Lacorazza Samudio doesn’t burden her script, inspired by her own history with her father and sister, with the details of the off-screen past that brought this fragmented clan to this present. Her interest is in subtly chaotic scenes that depict recognizable personality flaws, which feel fascinatingly in contrast with the visuals. Cinematographer Alejandro Mejía’s meticulously composed frames occasionally draw our eyes to a precisely positioned horizon line, almost as if the images tried to provide the stability missing from the characters’ homelife. To announce each new chapter and time jump, the director utilizes a shot of a changing altar with objects pertinent to a particular stage of life and accompanies these tableaux with lively Latin tunes, often achieving a disorienting result.

A few years in the future, teen Violeta (a fierce Kimaya Thais), in the process of asserting her queer identity, finds support in Carmen (Emma Ramos), a lesbian bar owner and Vicente’s lifelong friend. Rockier than ever, Violeta’s interactions with Vicente feel ridden with mutual, unrelentless antagonism. For her part, adolescent Eva (Allison Salinas) sees her dad’s attention shift away from her after he has another daughter with his girlfriend Yenny (Leslie Grace from “In the Heights”) — perhaps a new chance to get things right.

The marvelous pair of actors that portray the sisters as adults in the final part, Sasha Calle ( of “The Flash”) as Eva and Lio Mehiel (the lead in Sundance 2023’s “Mutt”) playing Violeta, bring it home with two thoughtfully pained performances. However, these turns wouldn’t have the same impact without the emotional groundwork, and believable baggage, laid out by the other sets of young artists that played them earlier in the picture.

Navigating through wounds patched up and reopened, the two siblings are confronted with a bittersweet perception of their father. Each time they return to see him, there’s tension, sometimes indifference, but always a sliver of sincere affection between them, just enough to keep them coming back in hopes that they can rekindle their bond fruitfully.
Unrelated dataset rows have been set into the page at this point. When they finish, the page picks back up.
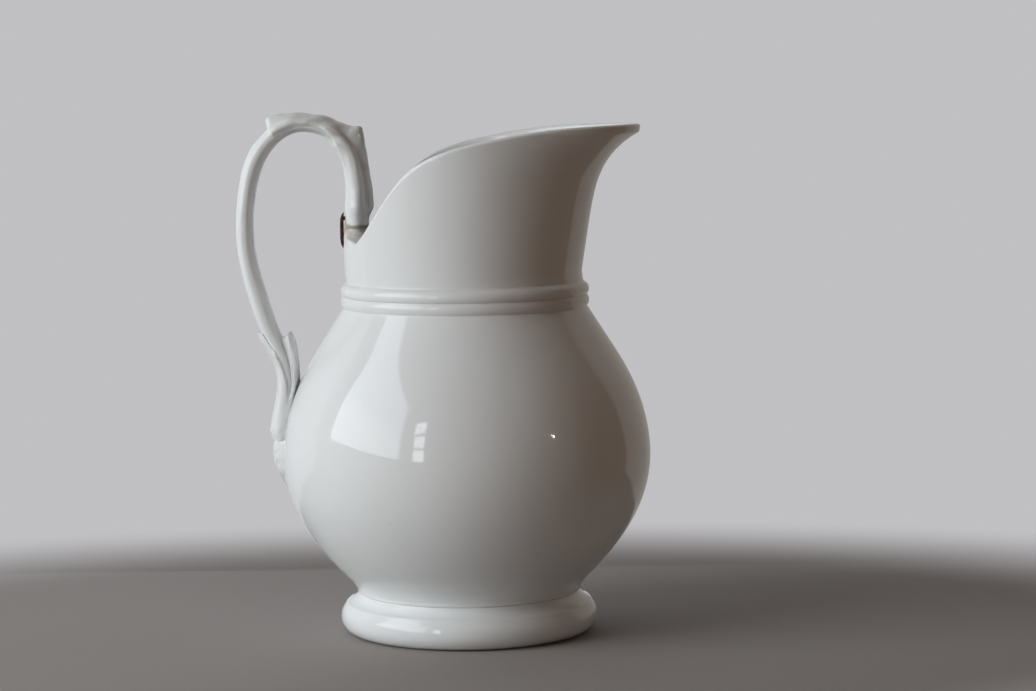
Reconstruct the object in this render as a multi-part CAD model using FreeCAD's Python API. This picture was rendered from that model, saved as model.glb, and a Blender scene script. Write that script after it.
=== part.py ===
import FreeCAD, Part
import math
import os

# Porcelain jug with a spreading foot, a globular belly, a helmet-shaped neck and a high scroll handle.
# Millimetres. +Z is up, +X points to the pouring lip and -X to the handle.
# The origin is the centre of the circle on which the foot stands.

Vector = FreeCAD.Vector
UP = Vector(0, 0, 1)

# ---- Foot ----
FOOT_HEIGHT = 16.8
FOOT_RADIUS = 53.1
FOOT_EDGE_HEIGHT = 6.2
FOOT_TOP_RADIUS = 45.4
REST_OUTER_RADIUS = 47.0
REST_INNER_RADIUS = 41.5
HOLLOW_RADIUS = 38.5
SEAT_RADIUS = 42.5
SEAT_DEPTH = 1.5

# ---- Belly ----
BEAD_RADIUS = 46.3
BEAD_HEIGHT = 1.5
BAND_TOP_RADIUS = 49.6
BAND_TOP = 22.8
BELLY_RADIUS = 75.6
BELLY_WIDEST = 72.0
WALL = 4.0
FLOOR_THICKNESS = 4.5
RING_CREASE_RADIUS = 50.2
RING_RADIUS = 51.05
LOWER_RING_BOTTOM = 134.3
SEAM = 139.1
MOUTH_RADIUS = 45.4
REBATE_RADIUS = 48.4
REBATE_DEPTH = 2.2

# ---- Neck and pouring lip ----
UPPER_RING_TOP = 143.7
NECK_BASE = 144.7
NECK_RADIUS = 48.7
NECK_OFFSET = -0.5
NECK_FLARE = 1.4
LIP_START = 149.0
LIP_TOP = 208.8
LIP_LEAN = 8.0
LIP_CURL = 15.2
LIP_CURL_TOP = 205.0
LIP_SHARPNESS = 6
LIP_BREADTH = 7
LIP_SWELL = 1.4
NECK_WALL = 3.2
SECTION_POINTS = 24

# ---- Handle ----
STEM_X = -44.0
STEM_THICKNESS = 10.0
STEM_WIDTH = 17.0
BREAK_BOTTOM = 167.0
BREAK_GAP = 1.4
ROOT_BOTTOM = 155.5
ROOT_FLARE_HALF_WIDTH = 25.0
LEAF_TIP_HALF_WIDTH = 4.0

# ---- Repair staple ----
STAPLE_LOW = 158.6
STAPLE_HIGH = 173.4
STAPLE_HALF_WIDTH = 1.4
STAPLE_INNER_X = -48.9
STAPLE_THICKNESS = 2.0
STAPLE_TAPER = 3.0
LEG_RADIUS = 0.8
LEG_DEPTH = 2.8
LEG_INSET = 2.2


def at(point):
    """Place a (radius or x, height) pair in the XZ plane."""
    return Vector(point[0], 0, point[1])


def line(start, end):
    return Part.LineSegment(at(start), at(end)).toShape()


def arc(start, middle, end):
    return Part.Arc(at(start), at(middle), at(end)).toShape()


def curve(points):
    spline = Part.BSplineCurve()
    spline.interpolate([at(point) for point in points])
    return spline.toShape()


def polyline(points):
    return [line(start, end) for start, end in zip(points, points[1:])]


def turned(edges):
    """Revolve a closed outline about the jug's axis."""
    return Part.Face(Part.Wire(edges)).revolve(Vector(0, 0, 0), UP, 360)


def inset(points, distance):
    """Move an outline towards the axis by a distance measured square to it."""
    moved = []
    last = len(points) - 1
    for index, (radius, height) in enumerate(points):
        before = points[max(index - 1, 0)]
        after = points[min(index + 1, last)]
        rise = after[1] - before[1]
        run = after[0] - before[0]
        length = math.hypot(rise, run)
        moved.append((radius - distance * rise / length, height + distance * run / length))
    return moved


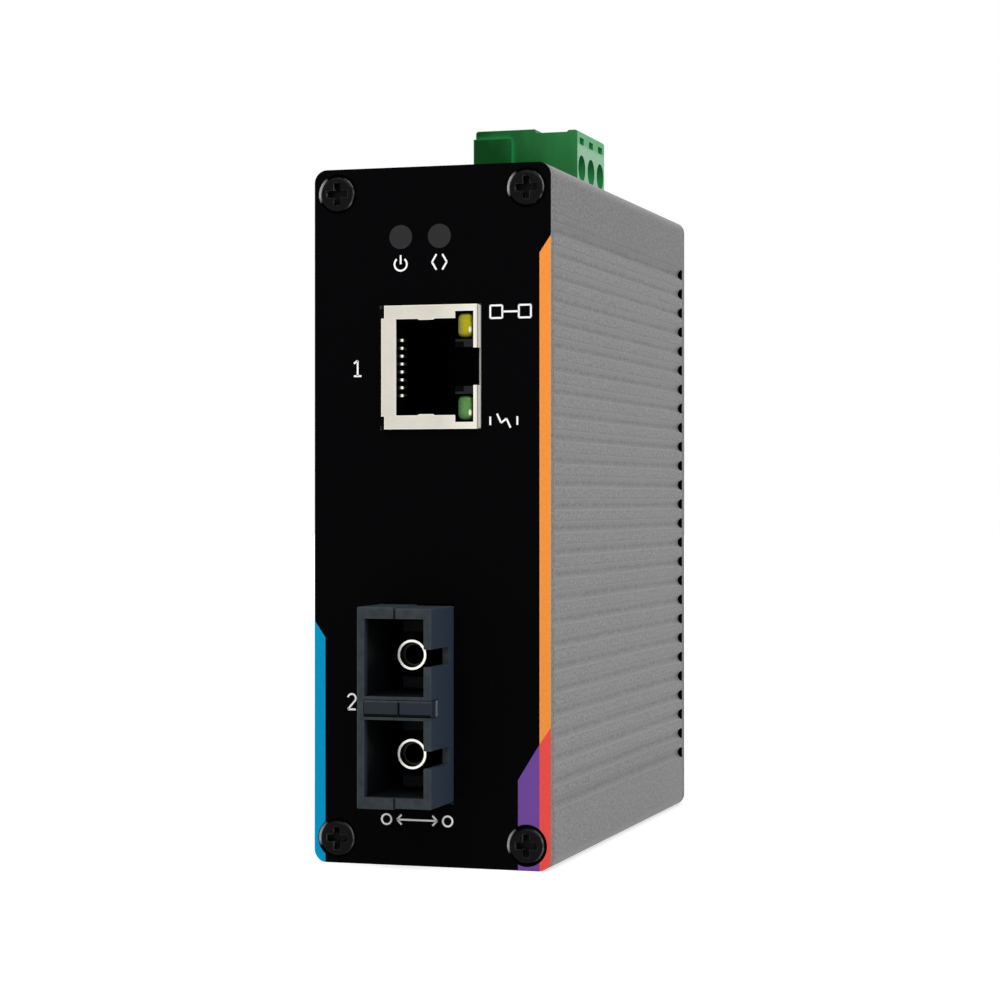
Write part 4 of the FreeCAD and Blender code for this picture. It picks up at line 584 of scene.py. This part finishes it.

What’s left unsaid in this acutely moving drama, but that we can infer through Calle’s mournful gaze and Mehiel’s pitying demeanor towards Pérez Joglar‘s convincingly pathetic Vicente, is that sometimes nostalgic love alone isn’t enough to salvage what’s been repeatedly broken.

Projects like “In the Summers” have the potential to usher in a wave of stories about Latinos in the United States that don’t hinge on an exceptional, overachieving character (compared to the multiple inspirational Latino biopics released in 2023), but that instead find their creative backbone in the everyday vicissitudes of ordinary folk. “In the Summers” is the type of personal, confidently executed first outing that should hopefully put the filmmaker on an auspicious track to produce other keenly humanist work.